§ TASK STATEMENT
Every line of the material below should be repeated exactly.

§ DATA EXCERPT
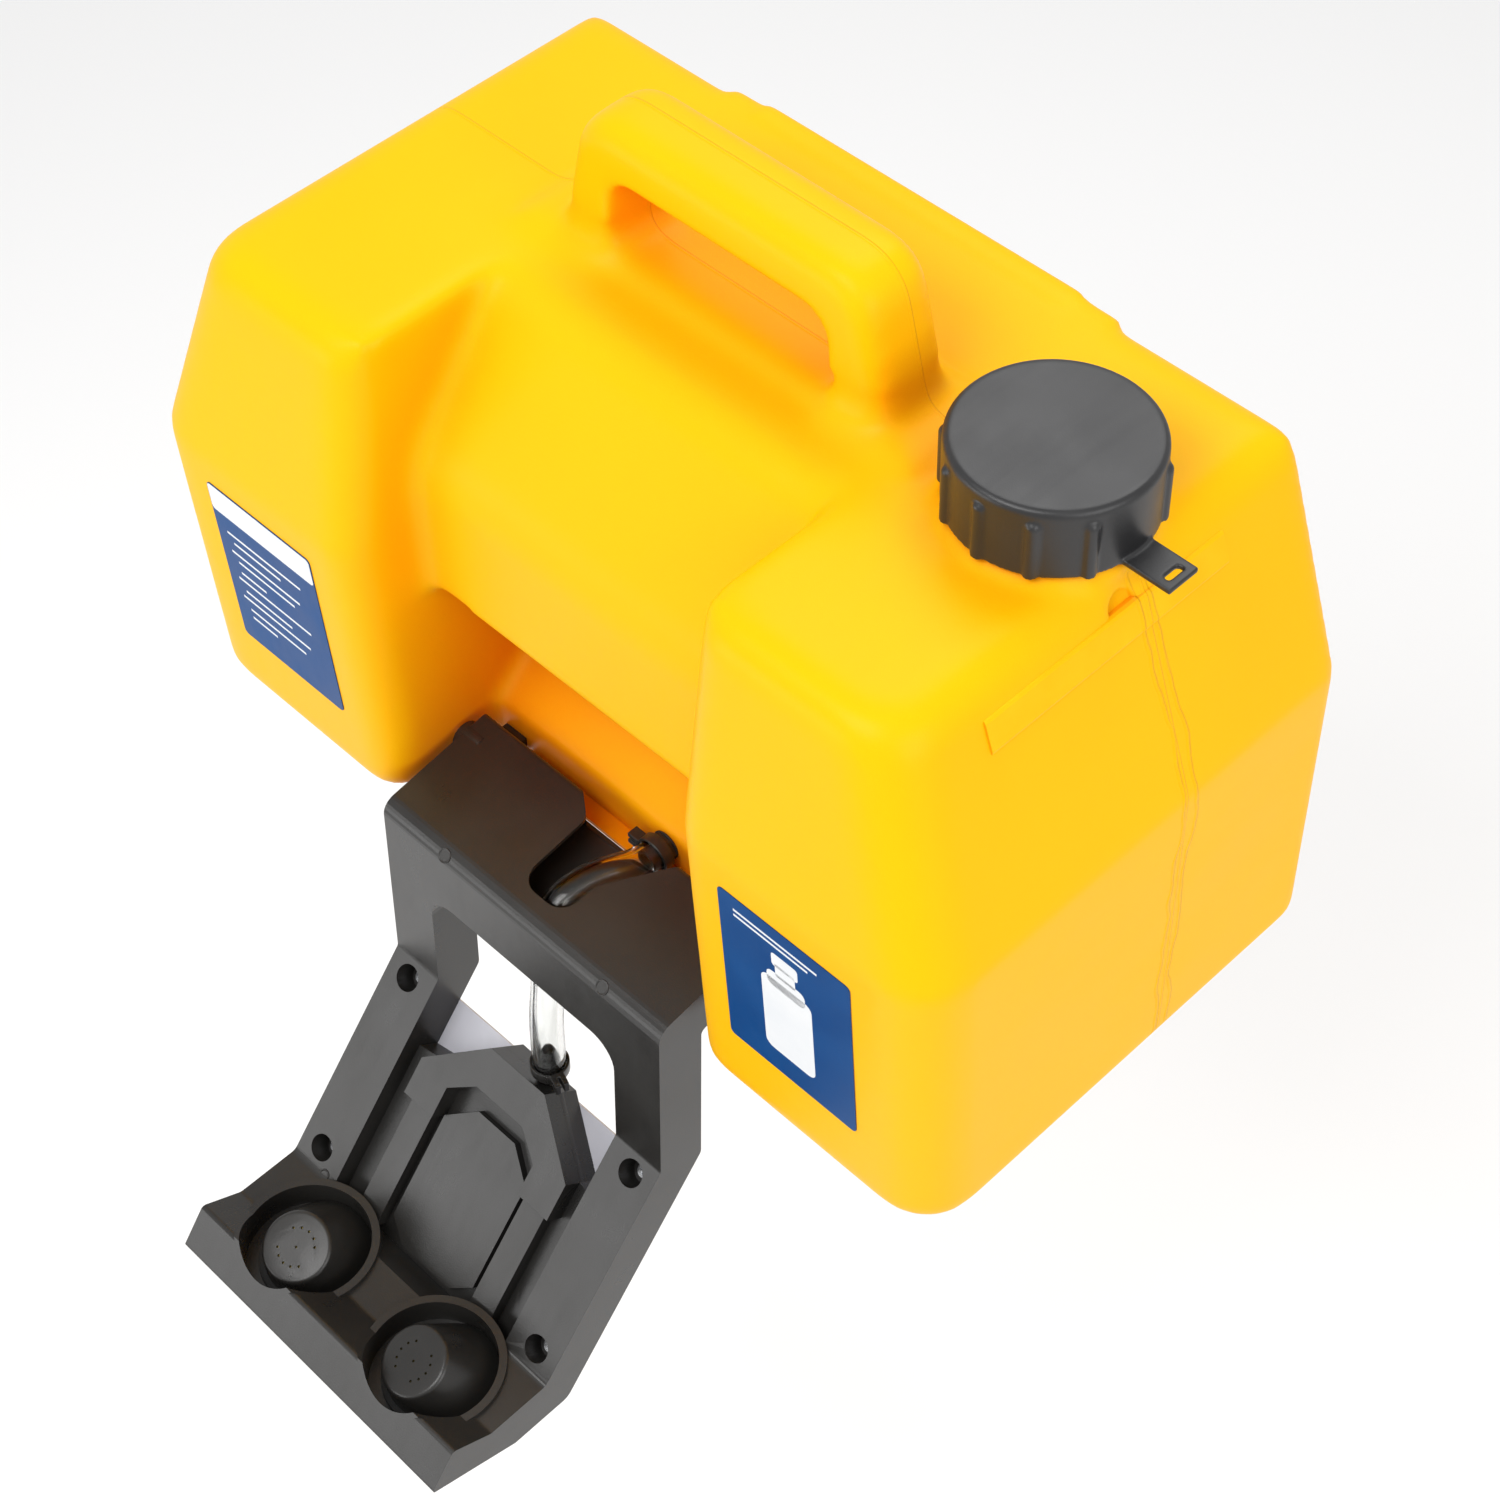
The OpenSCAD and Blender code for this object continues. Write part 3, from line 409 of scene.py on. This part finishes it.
# rubbed and lightened edges
worn, worn_in, worn_out = shader_group(
    "worn_edges", {"Start": 0.52, "End": 0.60}, {"Mask": "NodeSocketFloat"})
sharpness = node(worn, "NewGeometry").outputs["Pointiness"]
on_edge = ramp(worn, sharpness, worn_in["Start"], worn_in["End"])
rubbed_here = ramp(worn, noise(worn, 70.0, 4), 0.35, 0.65)
worn.links.new(combine(worn, "MULTIPLY", on_edge, rubbed_here), worn_out["Mask"])


def use(tree, group, **values):
    made = node(tree, "Group", node_tree=group)
    for socket, value in values.items():
        made.inputs[socket.replace("_", " ")].default_value = value
    return made.outputs


def bump(tree, height, depth, distance=0.001, after=None):
    made = node(tree, "Bump")
    made.inputs["Strength"].default_value = depth
    made.inputs["Distance"].default_value = distance
    tree.links.new(height, made.inputs["Height"])
    if after is not None:
        tree.links.new(after, made.inputs["Normal"])
    return made.outputs["Normal"]


def new_finish(name):
    material = bpy.data.materials.new(name)
    material.use_nodes = True
    return material, material.node_tree, material.node_tree.nodes["Principled BSDF"]


def coat(piece, material):
    """Gives a piece its finish, in every slot it has."""
    if not piece.material_slots:
        piece.data.materials.append(material)
    for place in piece.material_slots:
        place.material = material


# The halves of the mould leave a line round the tank through handle and neck; on
# the ends its trimmed flash wanders in two ridges. Where two walls face each other
# an occlusion mask paints the yellow a deeper orange: painted shade and bounced light.
yellow, tree, shader = new_finish("yellow_polyethylene")
axes = node(tree, "SeparateXYZ")
tree.links.new(node(tree, "TexCoord").outputs["Object"], axes.inputs[0])
wander = ramp(tree, noise(tree, 16.0, 3), 0.3, 0.7, -0.004, 0.004)
on_end = ramp(tree, combine(tree, "ABSOLUTE", axes.outputs["X"], 0), 0.232, 0.242)
from_seam = combine(tree, "ADD", axes.outputs["Y"], seam_deep - 0.004)
seam = ramp(tree, combine(tree, "ABSOLUTE", from_seam, 0), 0.0004, 0.0011, 1, 0)
drift = combine(tree, "MULTIPLY_ADD", wander, 1.0, from_seam)
from_ridge = combine(tree, "SUBTRACT", combine(tree, "ABSOLUTE", drift, 0), 0.0045)
ridges = ramp(tree, combine(tree, "ABSOLUTE", from_ridge, 0), 0.0004, 0.0016, 1, 0)
flash = combine(tree, "MULTIPLY", ridges, on_end)
wear = use(tree, handled, Fresh=(0.95, 0.47, 0.0005, 1), Handled=(0.97, 0.49, 0.001, 1), Patch_Scale=6.0,
           Shiny=0.34, Dull=0.44)
lightened = use(tree, worn, Start=0.53, End=0.64)
# painted shade: an occlusion mask turns the yellow deep orange between facing walls, in the recess and under
# the handle
painted_shade_occlusion = node(tree, "AmbientOcclusion", samples=8)
painted_shade_occlusion.inputs["Distance"].default_value = 0.13
painted_shade_mask = ramp(tree, painted_shade_occlusion.outputs["AO"], 0.30, 0.78, 1, 0)
pale_edge, painted_shade_orange = (1.0, 0.58, 0.01, 1), (0.84, 0.24, 0.002, 1)
edge_share = combine(tree, "MULTIPLY", lightened["Mask"], 0.3)
on_edges = mix_colours(tree, edge_share, wear["Colour"], pale_edge)
tree.links.new(mix_colours(tree, painted_shade_mask, on_edges, painted_shade_orange), shader.inputs["Base Color"])
tree.links.new(wear["Roughness"], shader.inputs["Roughness"])
surface = use(tree, skin, Fine_Scale=700.0, Wave_Scale=26.0, Wave_Share=0.6)
lines = combine(tree, "MAXIMUM", combine(tree, "MULTIPLY", seam, 0.6), flash)
grained = bump(tree, surface["Height"], 0.10, 0.0006)
tree.links.new(bump(tree, lines, 0.8, 0.0009, grained), shader.inputs["Normal"])
shader.inputs["Subsurface Weight"].default_value = 0.06
shader.inputs["Subsurface Radius"].default_value = (0.010, 0.004, 0.001)
shader.inputs["Specular IOR Level"].default_value = 0.09
tank.data.materials.clear()
coat(tank, yellow)
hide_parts("tank_shell")
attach(tank, "tank")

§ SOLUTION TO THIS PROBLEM
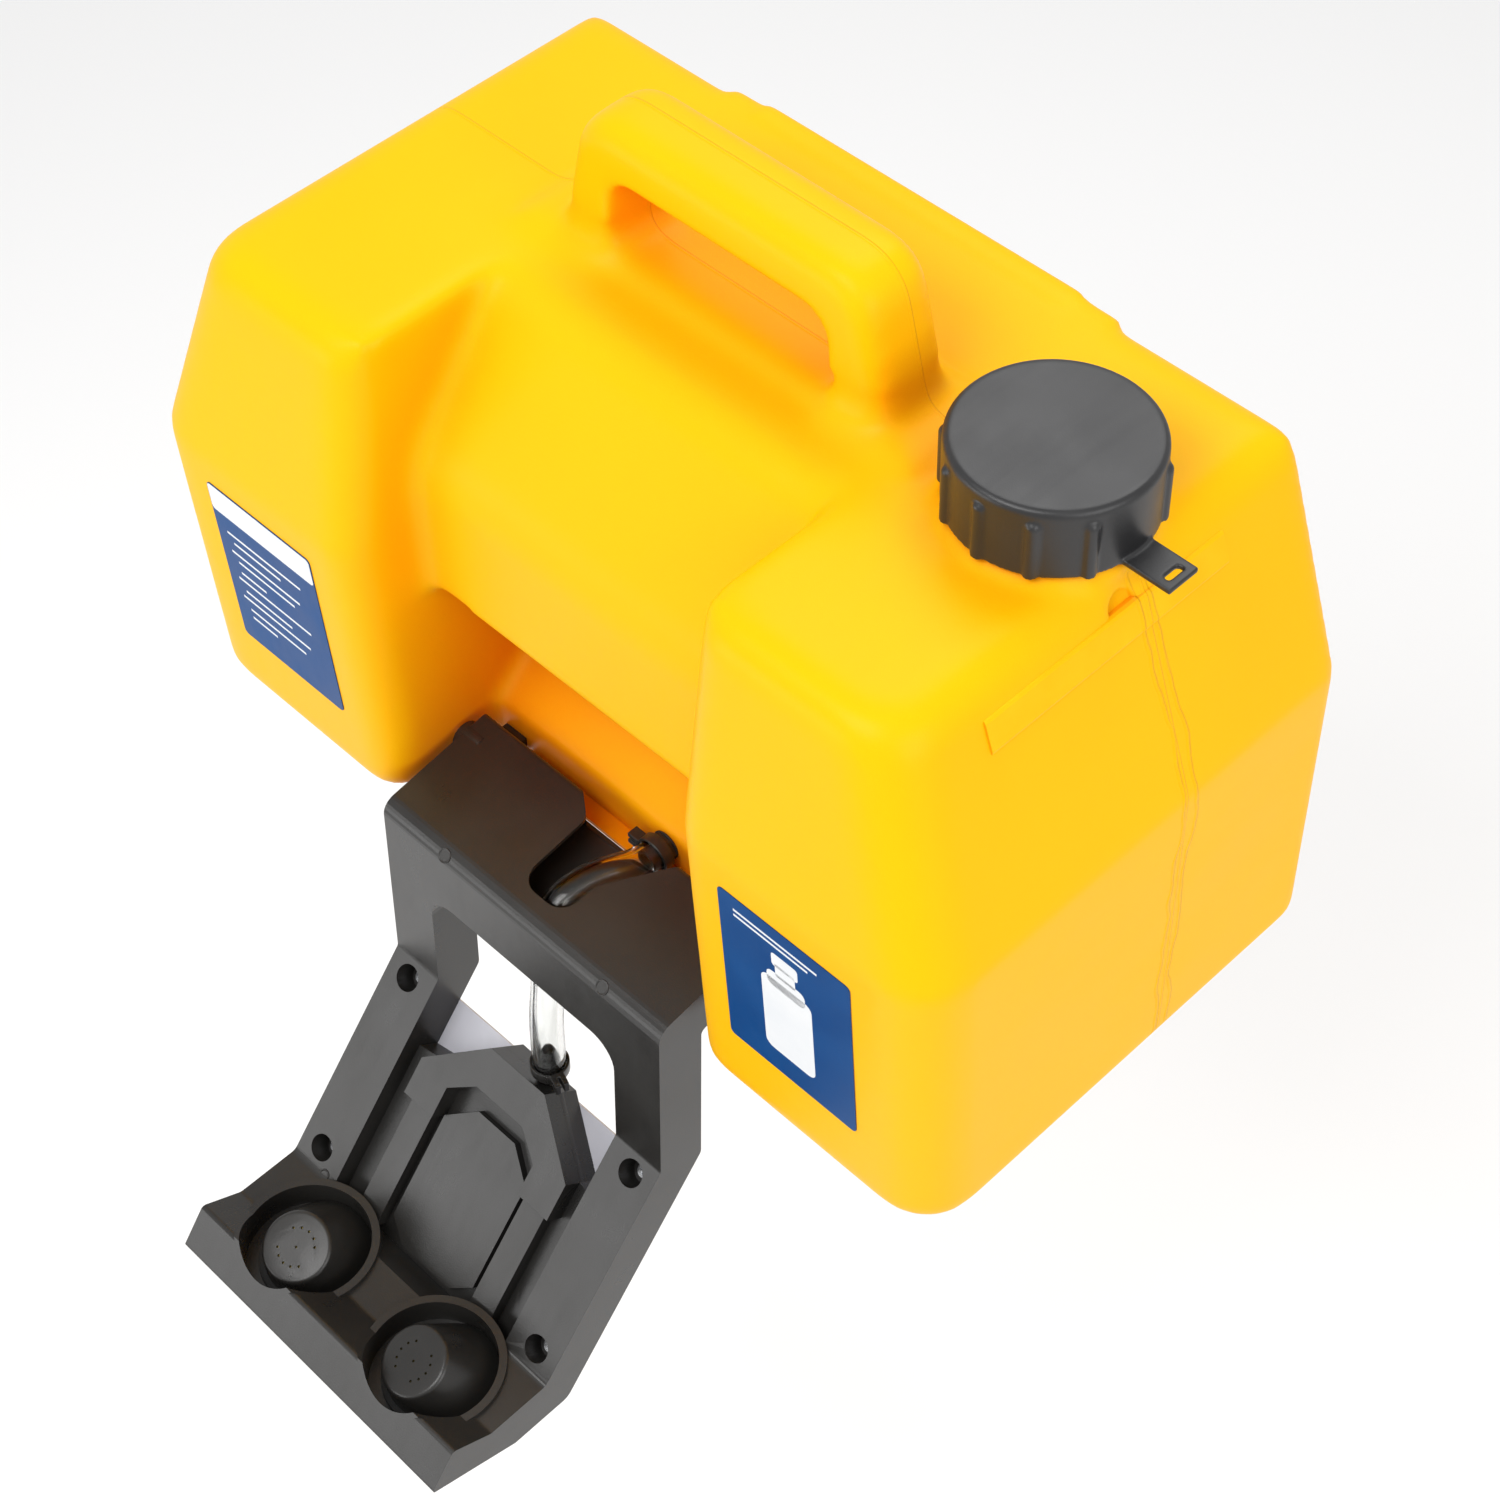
The OpenSCAD and Blender code for this object continues. Write part 3, from line 409 of scene.py on. This part finishes it.
# rubbed and lightened edges
worn, worn_in, worn_out = shader_group(
    "worn_edges", {"Start": 0.52, "End": 0.60}, {"Mask": "NodeSocketFloat"})
sharpness = node(worn, "NewGeometry").outputs["Pointiness"]
on_edge = ramp(worn, sharpness, worn_in["Start"], worn_in["End"])
rubbed_here = ramp(worn, noise(worn, 70.0, 4), 0.35, 0.65)
worn.links.new(combine(worn, "MULTIPLY", on_edge, rubbed_here), worn_out["Mask"])


def use(tree, group, **values):
    made = node(tree, "Group", node_tree=group)
    for socket, value in values.items():
        made.inputs[socket.replace("_", " ")].default_value = value
    return made.outputs


def bump(tree, height, depth, distance=0.001, after=None):
    made = node(tree, "Bump")
    made.inputs["Strength"].default_value = depth
    made.inputs["Distance"].default_value = distance
    tree.links.new(height, made.inputs["Height"])
    if after is not None:
        tree.links.new(after, made.inputs["Normal"])
    return made.outputs["Normal"]


def new_finish(name):
    material = bpy.data.materials.new(name)
    material.use_nodes = True
    return material, material.node_tree, material.node_tree.nodes["Principled BSDF"]


def coat(piece, material):
    """Gives a piece its finish, in every slot it has."""
    if not piece.material_slots:
        piece.data.materials.append(material)
    for place in piece.material_slots:
        place.material = material


# The halves of the mould leave a line round the tank through handle and neck; on
# the ends its trimmed flash wanders in two ridges. Where two walls face each other
# an occlusion mask paints the yellow a deeper orange: painted shade and bounced light.
yellow, tree, shader = new_finish("yellow_polyethylene")
axes = node(tree, "SeparateXYZ")
tree.links.new(node(tree, "TexCoord").outputs["Object"], axes.inputs[0])
wander = ramp(tree, noise(tree, 16.0, 3), 0.3, 0.7, -0.004, 0.004)
on_end = ramp(tree, combine(tree, "ABSOLUTE", axes.outputs["X"], 0), 0.232, 0.242)
from_seam = combine(tree, "ADD", axes.outputs["Y"], seam_deep - 0.004)
seam = ramp(tree, combine(tree, "ABSOLUTE", from_seam, 0), 0.0004, 0.0011, 1, 0)
drift = combine(tree, "MULTIPLY_ADD", wander, 1.0, from_seam)
from_ridge = combine(tree, "SUBTRACT", combine(tree, "ABSOLUTE", drift, 0), 0.0045)
ridges = ramp(tree, combine(tree, "ABSOLUTE", from_ridge, 0), 0.0004, 0.0016, 1, 0)
flash = combine(tree, "MULTIPLY", ridges, on_end)
wear = use(tree, handled, Fresh=(0.95, 0.47, 0.0005, 1), Handled=(0.97, 0.49, 0.001, 1), Patch_Scale=6.0,
           Shiny=0.34, Dull=0.44)
lightened = use(tree, worn, Start=0.53, End=0.64)
# painted shade: an occlusion mask turns the yellow deep orange between facing walls, in the recess and under
# the handle
painted_shade_occlusion = node(tree, "AmbientOcclusion", samples=8)
painted_shade_occlusion.inputs["Distance"].default_value = 0.13
painted_shade_mask = ramp(tree, painted_shade_occlusion.outputs["AO"], 0.30, 0.78, 1, 0)
pale_edge, painted_shade_orange = (1.0, 0.58, 0.01, 1), (0.84, 0.24, 0.002, 1)
edge_share = combine(tree, "MULTIPLY", lightened["Mask"], 0.3)
on_edges = mix_colours(tree, edge_share, wear["Colour"], pale_edge)
tree.links.new(mix_colours(tree, painted_shade_mask, on_edges, painted_shade_orange), shader.inputs["Base Color"])
tree.links.new(wear["Roughness"], shader.inputs["Roughness"])
surface = use(tree, skin, Fine_Scale=700.0, Wave_Scale=26.0, Wave_Share=0.6)
lines = combine(tree, "MAXIMUM", combine(tree, "MULTIPLY", seam, 0.6), flash)
grained = bump(tree, surface["Height"], 0.10, 0.0006)
tree.links.new(bump(tree, lines, 0.8, 0.0009, grained), shader.inputs["Normal"])
shader.inputs["Subsurface Weight"].default_value = 0.06
shader.inputs["Subsurface Radius"].default_value = (0.010, 0.004, 0.001)
shader.inputs["Specular IOR Level"].default_value = 0.09
tank.data.materials.clear()
coat(tank, yellow)
hide_parts("tank_shell")
attach(tank, "tank")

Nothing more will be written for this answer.